Nous sommes très surpris à la fois par la fraîcheur et par le décor des linteaux des images 7 et 8. En ce qui concerne la fraîcheur, elle est peut-être due à un enduit qui aurait protégé les sculptures pendant des siècles. Pour le style du décor, c'est un peu différent. Il s'apparenterait plutôt à un style baroque. Ces linteaux seraient-ils donc plus récents ? Il nous est difficile de l'imaginer : à l'époque baroque, on n'aurait pas fait des linteaux échancrés, moins performants que des arcs. Et surtout on n'aurait pas pris soin de retailler les parties latérales. Il nous faut de plus admettre que nous sommes loin de tout connaître du style de ces temps anciens.

L'intérieur de l'église (image 10) est un peu décevant. L'arc triomphal, en arc brisé, est très probablement une réfection. Seul le chapiteau de droite a été conservé (image 11). Il porte un décor de résille ou d'entrelacs.
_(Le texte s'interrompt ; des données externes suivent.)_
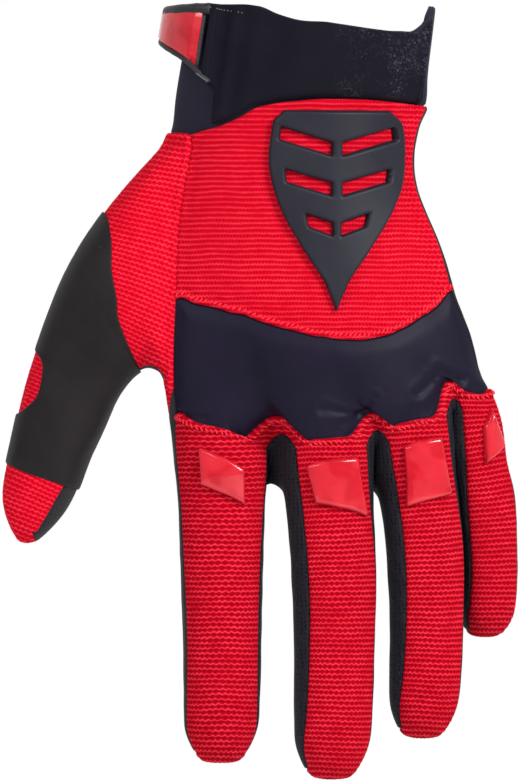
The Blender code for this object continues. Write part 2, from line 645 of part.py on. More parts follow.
class Skin:
    """The cage as numbers: points, outward normals and each panel's quads turned outwards."""

    def __init__(self, cage):
        self.keys = list(cage.points)
        self.index = {key: n for n, key in enumerate(self.keys)}
        self.points = np.array([cage.points[key] for key in self.keys])
        mesh = bmesh.new()
        verts = [mesh.verts.new(point) for point in self.points]
        faces = {}
        for panel, quad in cage.quads:
            face = mesh.faces.new([verts[self.index[key]] for key in quad])
            faces[face] = panel
        bmesh.ops.recalc_face_normals(mesh, faces=mesh.faces)
        mesh.normal_update()
        mesh.verts.index_update()
        front = min(mesh.faces, key=lambda face: face.calc_center_median().y)
        if front.normal.y > 0:
            bmesh.ops.reverse_faces(mesh, faces=mesh.faces)
            mesh.normal_update()
        self.normals = self.even_normals(mesh)
        self.panels = {}
        for face, panel in faces.items():
            self.panels.setdefault(panel, []).append([vert.index for vert in face.verts])
        self.surface = BVHTree.FromBMesh(mesh)
        mesh.free()

    def even_normals(self, mesh):
        """Outward directions at the points, evened out where the skin folds sharply."""
        normals = np.array([vert.normal for vert in mesh.verts])
        for _ in range(NORMAL_PASSES):
            around = np.array([np.mean([normals[edge.other_vert(vert).index]
                                        for edge in vert.link_edges], axis=0)
                               for vert in mesh.verts])
            normals = normals + around
            normals /= np.linalg.norm(normals, axis=1)[:, None]
        return normals

    def at(self, keys, across, down):
        """Point and outward normal on a grid of cage names, by place across and down."""
        i = max(0, min(len(keys[0]) - 2, int(math.floor(across))))
        j = max(0, min(len(keys) - 2, int(math.floor(down))))
        u, v = across - i, down - j
        corners = [self.index[key] for key in (keys[j][i], keys[j][i + 1], keys[j + 1][i],
                                               keys[j + 1][i + 1])]
        weights = np.array([(1 - u) * (1 - v), u * (1 - v), (1 - u) * v, u * v])
        point = Vector(weights @ self.points[corners])
        return point, Vector(weights @ self.normals[corners]).normalized()


def add_object(name, points, faces, finish):
    mesh = bpy.data.meshes.new(name)
    mesh.from_pydata([tuple(point) for point in points], [], faces)
    mesh.materials.append(finish)
    mesh.shade_smooth()
    mesh.set_sharp_from_angle(angle=math.radians(50))
    made = bpy.data.objects.new(name, mesh)
    bpy.context.scene.collection.objects.link(made)
    return made


def panel_solid(skin, name, wall, finish):
    """One sewn panel: its quads of the skin, drawn back from the seams and given a wall."""
    quads = skin.panels[name]
    directed = {(q[i], q[(i + 1) % 4]): q for q in quads for i in range(4)}
    border = {edge: q for edge, q in directed.items() if edge[::-1] not in directed}
    shifts = {}
    for (a, b), quad in border.items():
        centre = skin.points[quad].mean(axis=0)
        along = skin.points[b] - skin.points[a]
        along /= np.linalg.norm(along)
        inward = centre - skin.points[a]
        inward -= along * (inward @ along)
        inward /= np.linalg.norm(inward)
        for vert in (a, b):
            shifts.setdefault(vert, []).append(inward)
    used = sorted({vert for quad in quads for vert in quad})
    place = {vert: n for n, vert in enumerate(used)}
    outer = []
    for vert in used:
        point = skin.points[vert].copy()
        if vert in shifts:
            total = np.sum(shifts[vert], axis=0)
            total /= max(0.6, np.linalg.norm(total) ** 2 / len(shifts[vert]))
            point += total * SEAM_GAP * 0.6
        outer.append(point)
    inner = [point - skin.normals[vert] * wall for point, vert in zip(outer, used)]
    count = len(used)
    faces = [[place[v] for v in quad] for quad in quads]
    faces += [[place[v] + count for v in reversed(quad)] for quad in quads]
    for a, b in border:
        corners = [place[b], place[a], place[a] + count, place[b] + count]
        turn = 0 if a > b else 1
        corners = corners[turn:] + corners[:turn]
        faces += [[corners[0], corners[1], corners[2]], [corners[0], corners[2], corners[3]]]
    return add_object(name, outer + inner, faces, finish)


def slab(name, rows, normals, bottom, top, finish, bevel=0.0):
    """A raised piece: a grid of skin points lifted by bottom, with its upper face at top."""
    height, width = len(rows), len(rows[0])
    centre = sum((point for row in rows for point in row), Vector()) / (height * width)
    lower, upper = [], []
    for j, row in enumerate(rows):
        for i, point in enumerate(row):
            edge = i in (0, width - 1) or j in (0, height - 1)
            inset = (centre - point).normalized() * bevel if edge else Vector()
            lower.append(point + normals[j][i] * bottom)
            upper.append(point + normals[j][i] * top + inset)
    faces = []
    for j in range(height - 1):
        for i in range(width - 1):
            a = j * width + i
            faces.append([a, a + 1, a + width + 1, a + width])
    count = height * width
    directed = {(q[i], q[(i + 1) % 4]) for q in faces for i in range(4)}
    rim = [edge for edge in directed if edge[::-1] not in directed]
    faces += [[v + count for v in reversed(quad)] for quad in faces]
    faces += [[b, a, a + count, b + count] for a, b in rim]
    made = add_object(name, lower + upper, faces, finish)
    mesh = bmesh.new()
    mesh.from_mesh(made.data)
    bmesh.ops.recalc_face_normals(mesh, faces=mesh.faces)
    mesh.to_mesh(made.data)
    mesh.free()
    return made


def thumb_patch(skin, finish):
    """The worn-side patch: a grid between its first and last column at each of its rings."""
    names = []
    for ring in range(len(THUMB_RINGS) + 1):
        keys = thumb_keys(ring)
        names.append(keys[14:] + keys[:9])
    steps = 14
    rows, normals = [], []
    for a, b in zip(THUMB_PATCH, THUMB_PATCH[1:] + THUMB_PATCH[-1:]):
        for share in (0.0, 0.5) if a is not b else (0.0,):
            ring, first, last, tilt = (mix(a[key], b[key], share)
                                       for key in ("ring", "first", "last", "tilt"))
            line = [skin.at(names, mix(first, last, i / steps) + 2, ring + tilt * i / steps)
                    for i in range(steps + 1)]
            rows.append([point for point, _ in line])
            normals.append([normal for _, normal in line])
    return slab("thumb_overlay", rows, normals, PATCH_LIFT, PATCH_LIFT + PATCH_WALL, finish)


def strap_point(skin, names, place, height):
    rows = len(names) - 1
    heights = (0.0,) + CUFF_ROWS
    down = 0
    while down < rows - 1 and height > heights[down + 1]:
        down += 1
    share = (height - heights[down]) / (heights[down + 1] - heights[down])
    return skin.at(names, place, down + share)


def strap_value(value, place):
    """A measure of the strap at a place round the wrist, straight between the table's rows."""
    for left, right in zip(STRAP, STRAP[1:]):
        if right["place"] <= place:
            t = (left["place"] - place) / (left["place"] - right["place"])
            return mix(left[value], right[value], t)
    return STRAP[-1][value]


def strap_places(start, end):
    """Stations along the strap: its table's own places and even steps between them."""
    stops = [start] + [row["place"] for row in STRAP if end < row["place"] < start] + [end]
    places = [start]
    for a, b in zip(stops, stops[1:]):
        steps = max(1, round(a - b))
        places += [mix(a, b, (i + 1) / steps) for i in range(steps)]
    return places


def wrist_strap(skin, fabric, rubber):
    """The closure strap in two pieces: the band, and the moulded tab that ends it."""
    names = []
    for n in range(len(CUFF_ROWS) + 1):
        ring = wrist_ring(-n)
        names.append(ring[34:] + ring[:26])
    shift = 14
    spans = {"wrist_strap": (STRAP[0]["place"], TAB_START), "strap_tab": (TAB_START - 0.05, -12.0)}
    for name, (start, end) in spans.items():
        rows, normals = [], []
        for place in strap_places(start, end):
            low, high, off = (strap_value(value, place) for value in ("low", "high", "off"))
            line = [strap_point(skin, names, place + shift, mix(low, min(high, 0.995), j / 4))
                    for j in range(5)]
            rows.append([p + n * off * WRIST_WIDTH for p, n in line])
            normals.append([n for _, n in line])
        wall = STRAP_WALL if name == "wrist_strap" else TAB_WALL
        finish = fabric if name == "wrist_strap" else rubber
        slab(name, rows, normals, LIFT, LIFT + wall, finish)


def pad_place(name, across, down):
    """Turn and place along the finger, across and down a pad in shares of it."""
    upper, lower = PADS[name]["upper"], PADS[name]["lower"]
    return tuple(mix(mix(upper[0][i], upper[1][i], across), mix(lower[0][i], lower[1][i], across),
                     down) for i in (0, 1))


def knuckle_pads(fingers, finish):
    for finger in fingers:
        name = FINGER_NAMES[finger.number]
        rows, normals = [], []
        across, down = 5, 3
        for j in range(down + 1):
            row, row_normals = [], []
            for i in range(across + 1):
                angle, along = pad_place(name, i / across, j / down)
                row.append(finger.point(along, angle))
                row_normals.append(finger.normal(along, angle))
            rows.append(row)
            normals.append(row_normals)
        slab(f"knuckle_pad_{name}", rows, normals, LIFT, LIFT + PAD_HEIGHT, finish, bevel=0.0012)


def badge_half(down):
    return table_curve(BADGE_OUTLINE, "down", "half", down) * BADGE_WIDTH / 2


def badge(skin, finish):
    """A tapering plate with chevron slots, wrapped over the back of the hand."""
    top_z = CUFF_LEVEL - BADGE_TOP_DROP
    centre_x = BADGE_X * PALM_WIDTH
    levels, columns = 28, 12
    points, faces, index = [], [], {}

    def vert(i, j):
        if (i, j) not in index:
            down = j / levels
            x = centre_x + badge_half(down) * (2 * i / columns - 1)
            rise = BADGE_SLOT_RISE * abs(2 * i / columns - 1) * min(1.0, down / 0.15)
            z = top_z - (down - rise) * BADGE_LENGTH
            hit, normal, _, _ = skin.surface.ray_cast(Vector((x, -1.0, z)), Vector((0, 1, 0)))
            index[(i, j)] = len(points)
            points.append((hit, normal))
        return index[(i, j)]

    for j in range(levels):
        for i in range(columns):
            down = (j + 0.5) / levels
            side = abs(2 * (i + 0.5) / columns - 1)
            cut = any(abs(down - slot["down"]) < BADGE_SLOT_HEIGHT / 2
                      and BADGE_RIB_HALF < side < slot["half"] * 1.25 for slot in BADGE_SLOTS)
            if not cut:
                faces.append([vert(i, j), vert(i + 1, j), vert(i + 1, j + 1), vert(i, j + 1)])
    count = len(points)
    lower = [p + n * LIFT for p, n in points]
    upper = [p + n * (LIFT + BADGE_HEIGHT) for p, n in points]
    directed = {(q[i], q[(i + 1) % 4]) for q in faces for i in range(4)}
    rim = [edge for edge in directed if edge[::-1] not in directed]
    every = faces + [[v + count for v in reversed(quad)] for quad in faces]
    every += [[b, a, a + count, b + count] for a, b in rim]
    made = add_object("back_badge", lower + upper, every, finish)
    mesh = bmesh.new()
    mesh.from_mesh(made.data)
    bmesh.ops.recalc_face_normals(mesh, faces=mesh.faces)
    mesh.to_mesh(made.data)
    mesh.free()


def main():
    clear_scene()
    red_knit = material("red_knit", (0.72, 0.02, 0.035), 0.85)
    padded = material("padded_panel", (0.025, 0.024, 0.040), 0.55)
    leather = material("palm_leather", (0.022, 0.022, 0.026), 0.65)
    mesh_cloth = material("side_mesh", (0.020, 0.020, 0.030), 0.80)
    stretch = material("cuff_stretch", (0.028, 0.026, 0.045), 0.70)
    strap_cloth = material("strap_cloth", (0.018, 0.017, 0.026), 0.75)
    red_rubber = material("red_rubber", (0.78, 0.03, 0.05), 0.22)
    slate_rubber = material("slate_rubber", (0.045, 0.047, 0.062), 0.45)
    cage, fingers = build_cage()
    skin = Skin(cage)
    panel_solid(skin, "cuff", CUFF_WALL, stretch)
    panel_solid(skin, "back_panel", KNIT_WALL, red_knit)
    panel_solid(skin, "knuckle_panel", PADDED_WALL, padded)
    panel_solid(skin, "finger_backs", KNIT_WALL, red_knit)
    panel_solid(skin, "thumb_panel", KNIT_WALL, red_knit)
    panel_solid(skin, "palm", LEATHER_WALL, leather)
    panel_solid(skin, "thumb_palm", LEATHER_WALL, leather)
    for n in range(1, 4):
        panel_solid(skin, f"fourchette_{n}", MESH_WALL, mesh_cloth)
    thumb_patch(skin, leather)
    wrist_strap(skin, strap_cloth, red_rubber)
    knuckle_pads(fingers, red_rubber)
    badge(skin, slate_rubber)


main()
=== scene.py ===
"""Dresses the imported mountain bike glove: knit, leather, stretch cloth and moulded rubber.

The glove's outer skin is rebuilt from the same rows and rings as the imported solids, rounded
off, and each sewn panel is cut from it with its own seams, ribs, folds and thickness. Metres,
+Z up, the back of the hand faces -Y, the thumb is at -X, and the wrist opening is at z = 0.
"""

import math

import bpy
import numpy as np
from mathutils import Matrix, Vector
from mathutils.bvhtree import BVHTree
from mathutils.kdtree import KDTree


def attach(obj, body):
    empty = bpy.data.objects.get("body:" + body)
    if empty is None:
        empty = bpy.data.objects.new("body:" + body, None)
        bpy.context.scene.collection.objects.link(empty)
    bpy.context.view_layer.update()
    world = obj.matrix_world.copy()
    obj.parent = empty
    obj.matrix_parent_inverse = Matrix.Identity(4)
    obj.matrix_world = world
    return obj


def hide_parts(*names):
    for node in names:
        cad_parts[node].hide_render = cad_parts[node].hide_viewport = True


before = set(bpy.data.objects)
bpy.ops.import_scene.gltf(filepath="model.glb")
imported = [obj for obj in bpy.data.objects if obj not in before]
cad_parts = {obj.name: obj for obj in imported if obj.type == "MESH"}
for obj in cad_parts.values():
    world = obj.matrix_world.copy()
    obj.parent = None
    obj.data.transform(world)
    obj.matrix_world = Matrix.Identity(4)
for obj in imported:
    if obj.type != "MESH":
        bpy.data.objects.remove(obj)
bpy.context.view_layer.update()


def table(names, *rows):
    """Rows of values as records with these names."""
    return [dict(zip(names.split(), row)) for row in rows]


# Overall sizes of the hand of the glove
PALM_WIDTH = 0.094
PALM_DEPTH = 0.034
CUFF_LENGTH = 0.029
BACK_LENGTH = 0.061
KNUCKLE_LENGTH = 0.030
ROOT_BAND = 0.0085
PALM_DROP = 0.011
WRIST_WIDTH = 0.076
WEB_WIDTH = 0.009

# Wall of each fabric, and how far overlaid pieces lie over the skin and rise from it
KNIT_WALL = 0.0012
LEATHER_WALL = 0.0011
MESH_WALL = 0.0008
PADDED_WALL = 0.0019
CUFF_WALL = 0.0020
LIFT = 0.00055
STRAP_WALL = 0.0018
TAB_WALL = 0.0016
PAD_HEIGHT = 0.0022
BADGE_HEIGHT = 0.0018
BADGE_LENGTH = 0.060
BADGE_WIDTH = 0.040

# Levels of the row lines across the back of the hand
CUFF_LEVEL = -CUFF_LENGTH
HEM_LEVEL = CUFF_LEVEL - BACK_LENGTH
ZIGZAG_LEVEL = HEM_LEVEL - KNUCKLE_LENGTH
ROOT_LEVEL = ZIGZAG_LEVEL - ROOT_BAND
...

Ce décor fait penser aux entrelacs dits « carolingiens ». Notons enfin la présence d'une banquette le long du mur latéral Sud (image 12). Là encore, l'existence d'une banquette latérale est pour nous significative d'ancienneté. À notre connaissance, de telles banquettes sont absentes des églises romanes (postérieures à l'an mille). Le regard des personnes assises est dirigé ver le Nord, c'est-à-dire transversalement à la nef. Ce qui signifie que le culte divin n'est pas l'objet principal de la rencontre des laïcs. Cette nef devait servir de lieu de rencontre et de concertation.


Datation envisagée pour l'église Saint-Blaise de Givrezac

À la suite de ces observations, nous proposons deux dates de construction :

L'an 925 avec un écart de 100 ans pour la nef.

L'an 1100 avec un écart de 50 ans pour le chevet.